As the sun was setting, I took a random turn east bound in hopes to eventually find my way back to the 101. Although I felt lost, I insisted to not turn on my GPS. I was content with that…eventually I became lost in my thoughts. I concluded that when you pursue certain goals or career paths, things might not work out the first time around, or the second, or the third. But you know what? That’s okay, because life doesn’t always work like that. Sometimes things go south and occasionally it can be beyond your control. Sometimes it is under your control and you made a huge mistake and find difficulty coping with it. What’s important is the ability to thoroughly learn from the mistakes and quickly adapt to unplanned challenges. After about an hour of following what seemed like following mainstream traffic through isolated cities, I eventually saw the sign for the 101 south towards Los Angeles.

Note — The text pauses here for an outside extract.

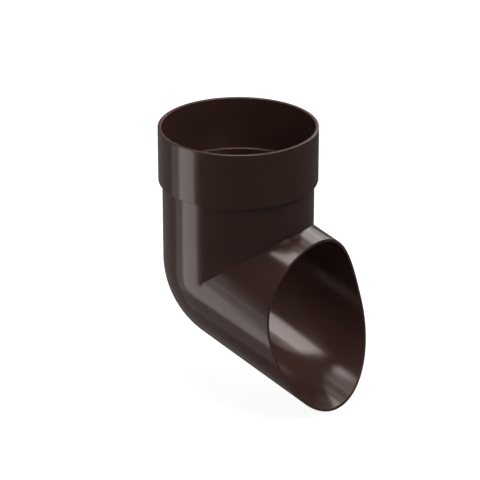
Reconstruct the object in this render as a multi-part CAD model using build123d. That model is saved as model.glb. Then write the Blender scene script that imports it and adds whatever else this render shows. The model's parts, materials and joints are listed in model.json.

Although the last few months of last year were rough for me, I wouldn’t trade my hardships for anything less. To truly understand and appreciate what is good, you have to experience what is bad. Ultimately understanding these concepts are gentle reminder that you are trying to improve yourself every day. Similar to the routes I took to go up to the Bay and back, I decided to try an unconventional road for my career goals. Last month I managed to snag several awesome relevant part time jobs that left me with enough time to pursue my personal passion projects. Will I last taking the less traveled path? I don’t know, but one thing for sure is that my drive will.
One of my first victories after this trip? Being able to get a refund on those oversized tires.